To refuse to engage with Hamas is to rule out the possibility of a settlement. Three basic facts about Hamas are relevant. First, it believes that Israel's occupation needs to be challenged by armed resistance. Resistance, it claims, is legitimate so long as occupation continues. In this, Hamas differs starkly from the position of Mahmoud Abbas, president of the Palestinian Authority since January 2005. Abbas is a founder of Fatah, Hamas's bitter rival.
He chose to abandon resistance in favor of negotiations with Israel, but, unfortunately for him, Israel made him no concessions. It continued to expand its West Bank settlements and to tighten its grip on Arab East Jerusalem. It stifled Palestinian life on the West Bank with over 600 checkpoints, with a security wall built deep into Palestinian territory, and with a special network of settlers-only roads. It has never interrupted its repeated raids, arrests and assassinations. Because many Palestinians see Abbas as a quisling, it is hard to see how he can play the lead role in an Obama-sponsored peace process.
Secondly, even if it is Islamic in tone, Hamas is essentially a nationalist movement. Israel has sought to demonize it as a ‘terror organization', indistinguishable from Al-Qaeda. After 9/11, to win American backing, it portrayed its fight against Hamas as part of George W Bush's ‘Global War on Terror.' But Hamas's national aims have nothing to do with Al-Qaeda's global jihad.

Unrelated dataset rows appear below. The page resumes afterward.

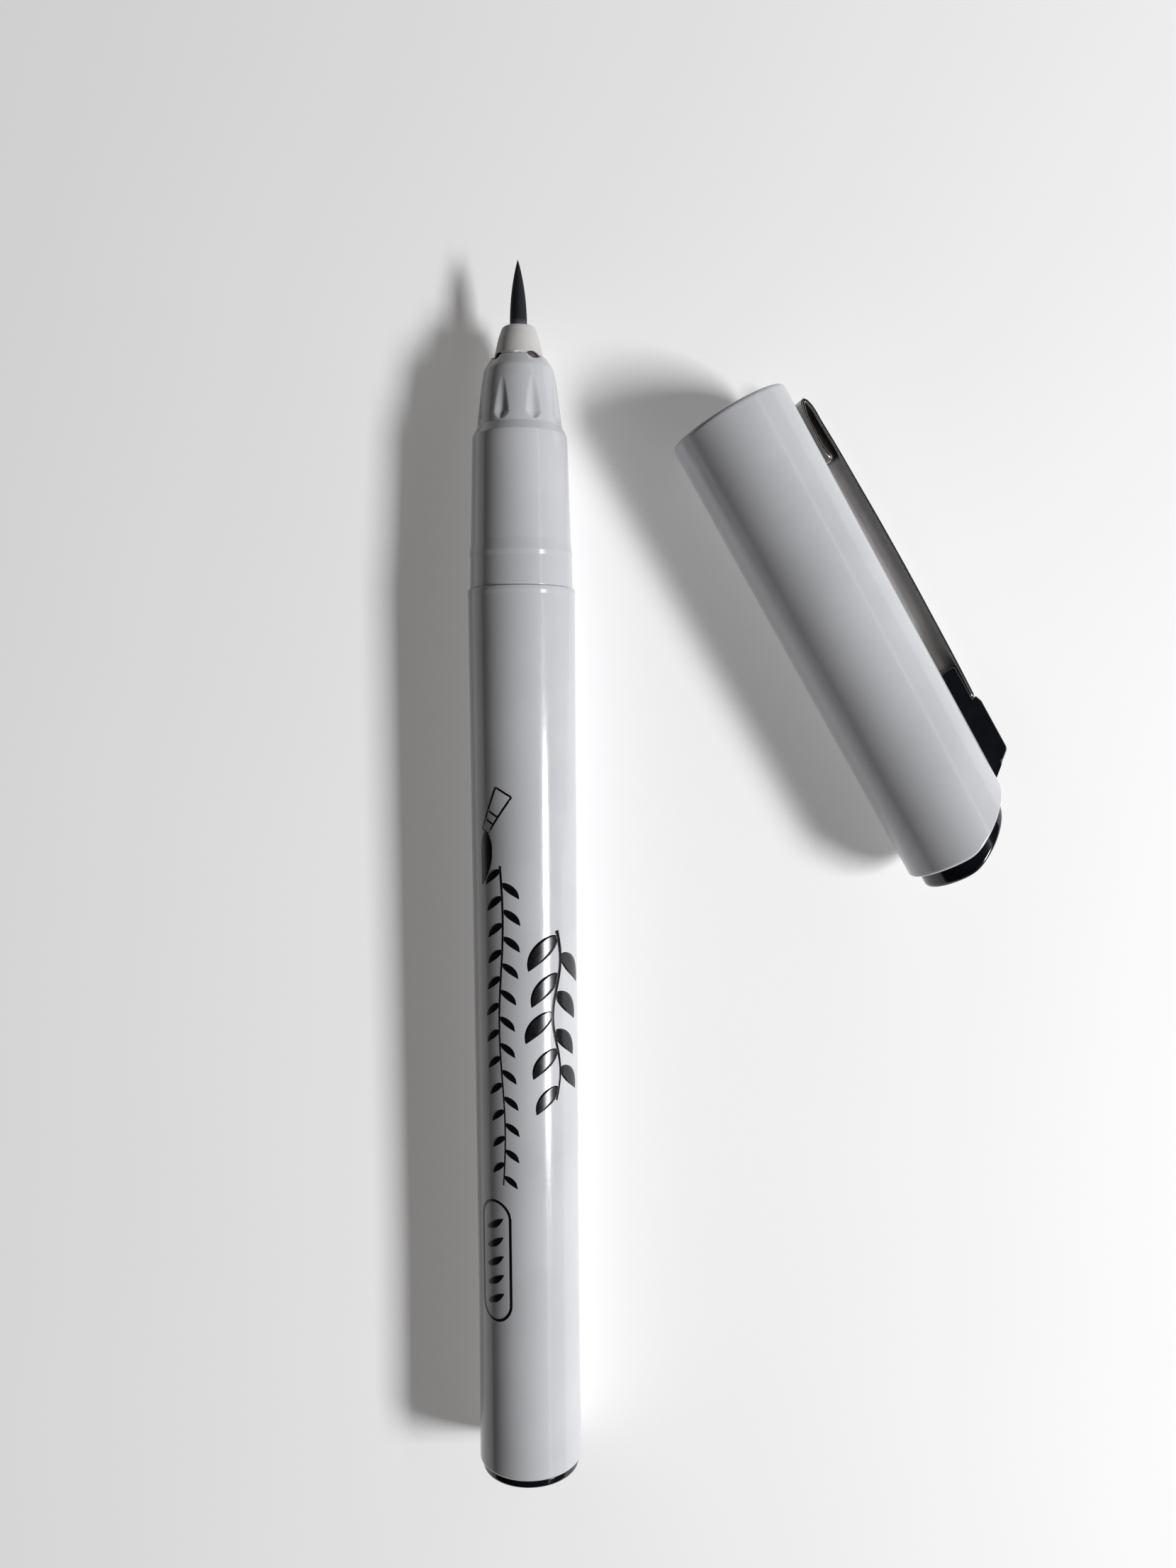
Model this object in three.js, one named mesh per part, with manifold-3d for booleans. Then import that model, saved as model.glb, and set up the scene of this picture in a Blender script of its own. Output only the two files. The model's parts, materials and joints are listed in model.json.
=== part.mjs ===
// Brush-tip calligraphy marker lying on a table with its cap taken off beside it. Millimetres, +Z up.
// The cap's axis runs along Y. The pen lies at an angle to it, nib forward.
import * as THREE from 'three';
import { mergeVertices } from 'three/addons/utils/BufferGeometryUtils.js';
import Module from 'manifold-3d';

const wasm = await Module();
wasm.setup();

// ---- driving dimensions -------------------------------------------------------------------------
const gap = 0.3; // clearance between pieces that touch
const around = 48; // facets round a large turned piece
const aroundInner = 32; // facets round a small or hidden one

// Stations along the pen, measured from the barrel's tail end towards the nib.
const barrelLength = 87.5;
const barrelRadius = 5.32; // at the front edge, the widest place
const barrelWaist = 5.06; // the slimmest place, a fifth of the way up
const barrelTail = 5.15;
const barrelBore = 4.2;
const seatStep = 92; // small step between the cap's seat and the grip
const seatRadius = 5.08;
const gripRadius = 4.95;
const shoulderStart = 102.3;
const shoulderRadius = 4.7;
const coneRadius = 4.2; // where the shoulder's cone begins, in front of its rounded edge
const noseJoint = 110;
const rimStation = 113.1;
const nibStation = 113.4; // the brush tip bends about this point
const nibLength = 6.3;
const nibRadius = 1.0;
const tailPlugProud = 0.8;
const dimpleCount = 8;
const ventCount = 4;

// The cap, measured from its mouth back to its closed end.
const capLength = 48.5;
const mouthRadius = 6.13;
const closedRadius = 5.92;
const capBore = 5.15;
const capBoreEnd = 5.02;
const bevelAngle = THREE.MathUtils.degToRad(30);
const bevelStart = -3; // the bevel starts this far across, on the side away from the clip
const endPlugProud = 1.8; // measured along the cap
const sealDepth = 16;
const sealLength = 20;
const sealRadius = 4.8;
const sealBore = 4.25;

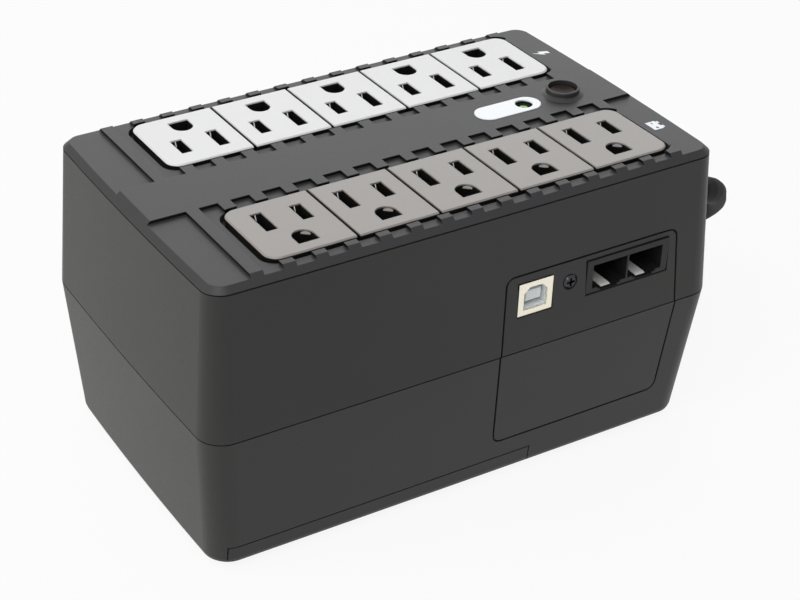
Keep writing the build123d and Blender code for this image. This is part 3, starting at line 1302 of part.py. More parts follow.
NODES = {
    "lower_housing": lower_housing,
    "upper_housing": upper_housing,
    "top_cover": top_cover,
    "battery_door": battery_door,
    "port_panel": port_panel,
    "panel_screw": panel_screw,
    "led_label_plate": led_label_plate,
    "status_led": status_led,
    "surge_outlet_strip": lambda: outlet_strip(1),
    "backup_outlet_strip": lambda: outlet_strip(-1),
    "surge_hot_bus": lambda: hot_bus(1),
    "surge_neutral_bus": lambda: neutral_bus(1),
    "surge_ground_bus": lambda: ground_bus(1),
    "backup_hot_bus": lambda: hot_bus(-1),
    "backup_neutral_bus": lambda: neutral_bus(-1),
    "backup_ground_bus": lambda: ground_bus(-1),
    "power_button": power_button,
    "switch_plunger": switch_plunger,
    "power_switch": power_switch,
    "switch_board": switch_board,
    "usb_shell": usb_shell,
    "usb_tongue": usb_tongue,
    "jack_housing": jack_housing,
    "jack_spring_left": lambda: jack_spring(0),
    "jack_spring_right": lambda: jack_spring(1),
    "main_board": main_board,
    "heat_sink": heat_sink,
    "large_capacitor": lambda: capacitor(LARGE_CAPACITOR),
    "small_capacitor": lambda: capacitor(SMALL_CAPACITOR),
    "charging_relay": lambda: relay(0),
    "transfer_relay": lambda: relay(1),
    "transformer_core": transformer_core,
    "transformer_winding": transformer_winding,
    "transformer_bracket": transformer_bracket,
    "battery": battery,
    "battery_terminal_negative": lambda: battery_terminal(-1),
    "battery_terminal_positive": lambda: battery_terminal(1),
    "housing_screw_front": lambda: housing_screw(-1),
    "housing_screw_back": lambda: housing_screw(1),
    "foot_front_right": lambda: foot(1, -1),
    "foot_back_right": lambda: foot(1, 1),
    "foot_front_left": lambda: foot(-1, -1),
    "foot_back_left": lambda: foot(-1, 1),
    "breaker_body": breaker_body,
    "breaker_button": breaker_button,
    "strain_relief": strain_relief,
    "line_cord": line_cord,
    "cord_coil": cord_coil,
    "plug_lead": plug_lead,
    "plug_body": plug_body,
    "plug_blade_hot": lambda: plug_blade(1),
    "plug_blade_neutral": lambda: plug_blade(-1),
    "plug_ground_pin": plug_ground_pin,
}

os.makedirs("parts", exist_ok=True)
for name, make in NODES.items():
    export_step(make(), f"parts/{name}.step")
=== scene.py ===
import json
import math

import bmesh
import bpy
from mathutils import Matrix, Vector


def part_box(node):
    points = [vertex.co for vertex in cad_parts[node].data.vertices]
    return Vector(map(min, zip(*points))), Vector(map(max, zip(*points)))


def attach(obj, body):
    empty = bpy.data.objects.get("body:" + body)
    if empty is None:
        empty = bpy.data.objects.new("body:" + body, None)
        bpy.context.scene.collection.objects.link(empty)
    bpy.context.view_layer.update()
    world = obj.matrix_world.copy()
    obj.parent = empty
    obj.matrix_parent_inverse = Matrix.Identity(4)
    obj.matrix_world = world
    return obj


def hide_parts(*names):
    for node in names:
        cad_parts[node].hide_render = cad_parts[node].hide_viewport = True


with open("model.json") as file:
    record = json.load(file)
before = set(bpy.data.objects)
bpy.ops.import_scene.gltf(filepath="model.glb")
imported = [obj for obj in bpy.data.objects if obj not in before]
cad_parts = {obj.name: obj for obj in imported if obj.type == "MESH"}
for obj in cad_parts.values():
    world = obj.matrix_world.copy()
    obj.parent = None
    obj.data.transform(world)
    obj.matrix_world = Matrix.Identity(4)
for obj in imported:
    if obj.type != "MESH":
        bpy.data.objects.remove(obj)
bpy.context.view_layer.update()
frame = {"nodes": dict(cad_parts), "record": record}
NODES = frame["nodes"]
MM = 0.001


def mm(*values):
    """Point given in millimetres, as metres."""
    return Vector([v * MM for v in values])


def linked_object(name, data):
    """New object in the scene that shows the given data."""
    thing = bpy.data.objects.new(name, data)
    bpy.context.scene.collection.objects.link(thing)
    return thing


# ---------------------------------------- sizes repeated from the part, in millimetres
OUTLET_ROW_X = 4.3
OUTLET_COUNT = 5
OUTLET_PITCH = 28.0
BLADE_LINE_Y = 27.0
BLADE_SPACING = 12.7
HOT_SLOT_LENGTH = 9.1
NEUTRAL_SLOT_LENGTH = 10.9
GROUND_CENTRE_Y = 39.5
GROUND_RADIUS = 3.55
STRIP_TOP = 103.7
FIELD = 102.55
# level under which the outlet strips are painted black, as painted shade
STRIP_SHADE_LEVEL = 103.2
RECESS_SHADE_LEVELS = (FIELD - 0.1, STRIP_TOP - 0.02)   # levels between which the cover's upright faces are painted nearly black, as painted shade
CORD_DIAMETER = 7.5
JACK_DEPTH_INSIDE = 12.5

# ---------------------------------------- camera
CAMERA_PLACE = (-285.38, -451.76, 380.9)
CAMERA_AZIMUTH = -28.361
CAMERA_ELEVATION = 32.379
CAMERA_ROLL = -0.302
CAMERA_LENS = 85.75
CAMERA_SHIFT_X = 0.1625
CAMERA_SHIFT_Y = 0.0046
CAMERA_SENSOR = 36.0     # width in millimetres
CAMERA_NEAR = 0.01       # metres


def add_camera():
    data = bpy.data.cameras.new("camera")
    camera = linked_object("camera", data)
    azimuth = math.radians(CAMERA_AZIMUTH)
    elevation = math.radians(CAMERA_ELEVATION)
    roll = math.radians(CAMERA_ROLL)
    back = Vector((math.sin(azimuth) * math.cos(elevation), -math.cos(azimuth) * math.cos(elevation),
                   math.sin(elevation)))
    level_right = (-back).cross(Vector((0, 0, 1))).normalized()
    level_up = level_right.cross(-back)
    right = math.cos(roll) * level_right + math.sin(roll) * level_up
    up = -math.sin(roll) * level_right + math.cos(roll) * level_up
    turned = Matrix((right, up, back)).transposed().to_4x4()
    camera.matrix_world = Matrix.Translation(mm(*CAMERA_PLACE)) @ turned
    data.lens = CAMERA_LENS
    data.sensor_width = CAMERA_SENSOR
    data.shift_x = CAMERA_SHIFT_X
    data.shift_y = CAMERA_SHIFT_Y
    data.clip_start = CAMERA_NEAR
    bpy.context.scene.camera = camera


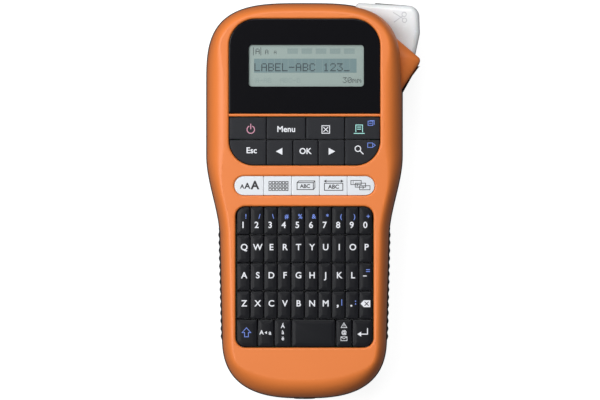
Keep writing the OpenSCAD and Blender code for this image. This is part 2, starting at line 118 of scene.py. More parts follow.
def material(name, colour, rough, metal=0.0, bump=0.0, grain=900.0, mottle=0.04,
             coat=0.0, spec=0.5, rough_spread=0.06, sheen=0.0, subsurface=0.0, glow=0.0):
    """A moulded or metal surface: fine grain in the bump, slight mottle in colour and roughness."""
    mat = bpy.data.materials.new(name)
    mat.use_nodes = True
    tree = mat.node_tree
    add, link = tree.nodes.new, tree.links.new
    shader = tree.nodes["Principled BSDF"]
    for socket, value in (("Metallic", metal), ("Coat Weight", coat), ("Coat Roughness", 0.08),
                          ("Specular IOR Level", spec), ("Emission Strength", glow),
                          ("Sheen Weight", sheen)):
        shader.inputs[socket].default_value = value
    if subsurface:
        shader.inputs["Subsurface Weight"].default_value = subsurface
        shader.inputs["Subsurface Scale"].default_value = 0.002
        shader.inputs["Subsurface Radius"].default_value = (1.0, 0.45, 0.2)
    place = add("ShaderNodeTexCoord")
    broad = add("ShaderNodeTexNoise")
    broad.inputs["Scale"].default_value = 38
    broad.inputs["Detail"].default_value = 5
    link(place.outputs["Object"], broad.inputs["Vector"])
    tint = add("ShaderNodeMix")
    tint.data_type = "RGBA"
    tint.inputs["A"].default_value = (*[max(c * (1 - mottle), 0) for c in colour], 1)
    tint.inputs["B"].default_value = (*[min(c * (1 + mottle), 1) for c in colour], 1)
    link(broad.outputs["Fac"], tint.inputs["Factor"])
    link(tint.outputs["Result"], shader.inputs["Base Color"])
    span = add("ShaderNodeMapRange")
    span.inputs["To Min"].default_value = max(rough - rough_spread, 0.02)
    span.inputs["To Max"].default_value = min(rough + rough_spread, 1)
    fine = add("ShaderNodeTexNoise")
    fine.inputs["Scale"].default_value = grain
    fine.inputs["Detail"].default_value = 3
    link(place.outputs["Object"], fine.inputs["Vector"])
    link(fine.outputs["Fac"], span.inputs["Value"])
    link(span.outputs["Result"], shader.inputs["Roughness"])
    if bump:
        relief = add("ShaderNodeBump")
        relief.inputs["Strength"].default_value = bump
        relief.inputs["Distance"].default_value = 0.0001
        link(fine.outputs["Fac"], relief.inputs["Height"])
        link(relief.outputs["Normal"], shader.inputs["Normal"])
    return mat


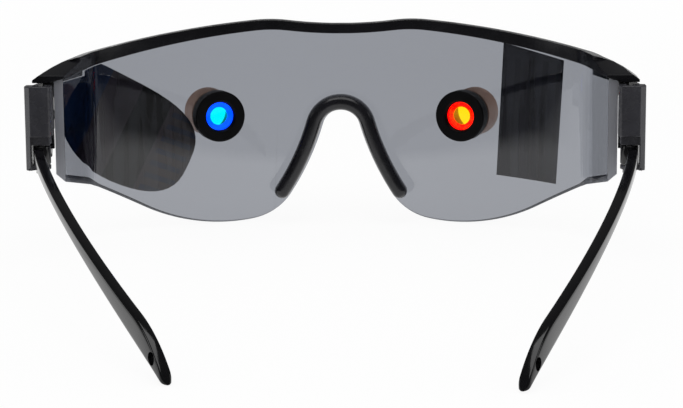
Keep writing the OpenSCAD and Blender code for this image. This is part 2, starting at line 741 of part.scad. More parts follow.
visor();
brow_bar();
nose_bridge();
label_oval();
label_strip();
color([0.86, 0.8, 0.7]) side(false) on_tube() barrel();  // barrel_left
color([0.86, 0.8, 0.7]) side(true) on_tube() barrel();  // barrel_right
color([0.05, 0.05, 0.06]) side(false) on_tube() retaining_ring();  // retaining_ring_left
color([0.05, 0.05, 0.06]) side(true) on_tube() retaining_ring();  // retaining_ring_right
color([0.1, 0.5, 0.98]) side(false) on_tube() filter_disc();  // filter_left
color([0.95, 0.1, 0.1]) side(true) on_tube() filter_disc();  // filter_right
color([0.1, 0.1, 0.1]) side(false) on_tube() aperture_disc();  // aperture_disc_left
color([0.1, 0.1, 0.1]) side(true) on_tube() aperture_disc();  // aperture_disc_right
color([0.2, 0.2, 0.21]) side(false) hinge_block();  // hinge_block_left
color([0.2, 0.2, 0.21]) side(true) hinge_block();  // hinge_block_right
color([0.7, 0.7, 0.72]) side(false) tilt_pin();  // tilt_pin_left
color([0.7, 0.7, 0.72]) side(true) tilt_pin();  // tilt_pin_right
color([0.7, 0.7, 0.72]) side(false) fold_pin();  // fold_pin_left
color([0.7, 0.7, 0.72]) side(true) fold_pin();  // fold_pin_right
color([0.08, 0.08, 0.09]) side(false) arm(fold_left);  // arm_left
color([0.08, 0.08, 0.09]) side(true) arm(fold_right);  // arm_right
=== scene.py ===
import math
import bpy
import bmesh
from mathutils import Matrix, Vector


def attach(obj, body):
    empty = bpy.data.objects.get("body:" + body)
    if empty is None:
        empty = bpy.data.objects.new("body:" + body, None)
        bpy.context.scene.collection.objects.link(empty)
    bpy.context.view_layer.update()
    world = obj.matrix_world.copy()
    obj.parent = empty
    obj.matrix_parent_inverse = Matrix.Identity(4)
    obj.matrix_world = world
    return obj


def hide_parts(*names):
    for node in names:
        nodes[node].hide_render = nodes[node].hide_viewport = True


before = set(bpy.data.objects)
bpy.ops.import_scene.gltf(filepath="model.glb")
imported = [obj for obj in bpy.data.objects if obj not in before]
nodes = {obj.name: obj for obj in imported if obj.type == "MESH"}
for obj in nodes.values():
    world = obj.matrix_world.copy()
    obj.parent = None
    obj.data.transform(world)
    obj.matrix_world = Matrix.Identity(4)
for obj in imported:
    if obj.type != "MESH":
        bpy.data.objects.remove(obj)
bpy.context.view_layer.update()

mm = 0.001
scene = bpy.context.scene

# The middle of the hinge line as the glasses stand, in metres, and the front's forward lean
hingeLine = Vector((0, -0.029939, 0.032619))
frontLean = math.radians(3.1)
# Seen from above, the sheet's middle is an arc whose centre lies this far behind the hinge line
sheetCentreMm = 43


def onFront(x, y, z):
    # a place in the front's own frame, in millimetres, as a place in the scene
    return hingeLine + Matrix.Rotation(frontLean, 3, "X") @ Vector((x, y, z)) * mm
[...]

Thirdly, Israel regularly claims that Hamas is dedicated to destroying the Jewish state, claiming as its evidence Hamas's 1987 charter, which contains anti-Semitic references to a global Jewish conspiracy. But, ever since it won the 2006 elections, Hamas has distanced itself from its charter, and now says that its sole ideological reference point is the political platform on which it fought the elections.
Far from calling for Israel's destruction, Hamas's top leader Khaled Meshaal told former US President Jimmy Carter in April 2008 that Hamas would accept ‘any peace agreement that might be negotiated between the Israelis and the Palestinian Authority President Mahmoud Abbas, provided it was approved by a majority vote of Palestinians in a referendum or by an elected unity government.'
The quotation is from Jimmy Carter's article, ‘An Unnecessary War', in The Washington Post, January 8, 2009. Indeed, the very fact that Hamas was moderating its stand may have driven Israel to attack it, as Israel has always sought to radicalize the Palestinians so as to avoid having to negotiate with them.
The main problem in resolving the long-running conflict lies with Israel, rather than with the Palestinians. Israel's ultra-nationalists, religious fanatics and land-hungry settlers do not want peace.
They want still more land. Moreover, Israel's political system, based on proportional representation, allows small extremist parties to hold the country to ransom. Israel's elections on Feb. 10 are most unlikely to produce a ‘peace coalition.'
That is why American muscle will be required to persuade Israelis that, six decades after the creation of their state, the time has at last come to define their frontiers and make peace with their neighbours. This is the difficult task Obama has set himself.